Movies to See Right Now

Gil Birmingham in WIND RIVER

With the contemporary Western thriller Wind River, screenwriter Taylor Sheridan has delivered another masterpiece, this time in his first effort as director. It’s got mystery, explosive action, wild scenery and some great acting, especially by Jeremy Renner and Gil Birmingham.

Other movies that are among the best of the year are the historical thriller Dunkirk and the delightful romantic comedy The Big Sick.

The best of the rest:

  • Baby Driver is just an action movie, but the walking, running and driving are brilliantly timed to the beat of music.
  • I enjoyed Charlize Theron’s rock ’em, sock ’em, espionage thriller Atomic Blonde.
  • The Trip to Spain, another gourmet romp from Rob Brydon and Steve Coogan is funny for the first 90 minutes or so – just leave when the characters part company in Malaga.

Given that Netflix will release Top of the Lake: China Girl in September, my DVD/Stream of the Week is the original Top of the Lake from 2013. It’s the perfect choice to binge watch on Labor Day weekend.

Turner Classic Movies spotlights the director Werner Herzog on September 7 with Herzog’s Fitzcarraldo, Stroszek, Aguirre the Wrath of God and Cobra Libre and the Les Blank documentaries Burden of Dreams (about the making of Fitzcarraldo) and Werner Herzog Eats His Shoe.
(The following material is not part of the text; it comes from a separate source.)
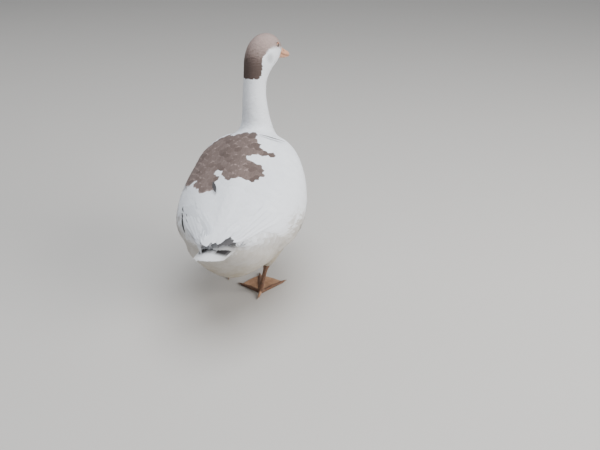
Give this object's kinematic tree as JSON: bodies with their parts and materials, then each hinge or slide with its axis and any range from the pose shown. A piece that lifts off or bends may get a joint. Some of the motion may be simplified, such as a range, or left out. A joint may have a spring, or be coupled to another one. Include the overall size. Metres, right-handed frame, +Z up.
{
  "type": "domestic goose",
  "caption": "Still, life-size domestic goose in white plumage with a grey-brown saddle and cap, standing on webbed feet in a slow step with its head turned to its right.",
  "frame": {"origin": "on the floor under the middle of the goose's box", "axes": "+Z up, -Y the way the goose faces, +X to the goose's left"},
  "size_m": [0.2798, 0.6078, 0.5511],
  "materials": {
    "plumage_white": "white to cream feathers, matt, greyer underneath",
    "plumage_brown": "grey-brown feathers with paler edges, matt",
    "leg_skin": "orange scaly skin, slightly glossy",
    "bill_horn": "orange horn with a pale nail, satin",
    "claw_horn": "dark brown horn, satin",
    "eye": "dark, wet and glossy"
  },
  "bodies": {
    "root": {"trunk": "plumage_white", "neck_lower": "plumage_white", "neck_upper": "plumage_white", "head": "plumage_brown", "mantle": "plumage_brown", "wing_left": "plumage_white", "wing_right": "plumage_white", "tail": "plumage_white", "thigh_left": "plumage_white", "thigh_right": "plumage_white", "bill_upper": "bill_horn", "bill_lower": "bill_horn", "eye_left": "eye", "eye_right": "eye", "shank_left": "leg_skin", "shank_right": "leg_skin", "foot_left": "leg_skin", "foot_right": "leg_skin", "claw_left_1": "claw_horn", "claw_left_2": "claw_horn", "claw_left_3": "claw_horn", "claw_left_4": "claw_horn", "claw_right_1": "claw_horn", "claw_right_2": "claw_horn", "claw_right_3": "claw_horn", "claw_right_4": "claw_horn"}
  },
  "joints": []
}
On September 4, TCM brings us an evening of boxing films, including Requiem for a Heavyweight, The Harder They Fall, Somebody Up There Likes Me and The Golden Boy.  I am recommending the 1972 Fat City from the great director John Huston. Huston shot the film in Stockton, and Fat City is a time capsule for the Central Valley in the early 70s. Stacy Keach plays a boxer on the slide, his skills unraveled by his alcoholism. He inspires a kid (a very young Jeff Bridges), who becomes a boxer on the rise.

Keach and Susan Tyrrell give dead-on performances as pathetic sad sack barflies. Tyrrell was nominated for the Best Supporting Actress Oscar. In this wonderful 2000 profile in LA Weekly, Tyrrell said, “The last thing my mother said to me was, ‘SuSu, your life is a celebration of everything that is cheap and tawdry.’ I’ve always liked that, and I’ve always tried to live up to it.”

Susan Tyrrell in FAT CITY

2012 at the Movies: farewells

Andy Griffith in A FACE IN THE CROWD

This year I wrote farewells to four of my movie favorites.

Most Baby Boomers first saw Ben Gazzara as the star of the 60s TV series Run for Your Life, and cinephiles point to his work in two groundbreaking John Cassavetes films, Husbands and The Killing of a Chinese Bookie.  I immediately thought of the Coolest Movie Character Ever, John Russo in Peter Bogdanovich’s They All Laughed.

Levon Helm‘s 17 acting credits include some very top shelf stuff. He was Loretta’s father in Coal Miner’s Daughter. In The Right Stuff, he played Ridley, test pilot Chuck Yeager’s aircraft mechanic, the guy who loans him Beeman’s chewing gum before each life-risking test flight. He was also the narrator in The Right Stuff.  I particularly loved one of his last roles, Old Man with Radio in Tommy Lee Jones’ overlooked 2005 The Three Burials of Melquiades Estrada.

Susan Tyrrell was nominated for the Best Supporting Actress Oscar for a dead-on performance as a pathetic sad sack barfly in the under appreciated Fat City (1972).

For his very first feature film, Andy Griffith shed the likeability and decency that made him a TV megastar and became a searingly unforgettable villain.  In the 1957 Elia Kazan classic A Face in the Crowd, Griffith played Lonesome Rhodes, a failed country guitar picker who is hauled out of an Arkansas drunk tank by talent scout Marcia Jeffries (Patricia Neal).  It turns out that he has a folksy charm that is dynamite in the new medium of television.   Presaging communication in the television age, A Face in the Crowd is one of our most important political movies.

Coming up on TV: Fat City

Stacy Keach and Jeff Bridges in FAT CITY

Turner Classic Movies is broadcasting the under appreciated Fat City (1972) on June 18.  Stacy Keach plays a boxer on the slide, his skills unraveled by his alcoholism. He inspires a kid (a very young Jeff Bridges), who becomes a boxer on the rise.  Keach and Susan Tyrrell give dead-on performances as pathetic sad sack barflies.  Tyrrell was nominated for the Best Supporting Actress Oscar.

The great director John Huston shot the film in Stockton, and Fat City is a time capsule for the Central Valley in the early 70s.

Fat City has made two of my lists: Best Boxing Movies and Best Drug Movies.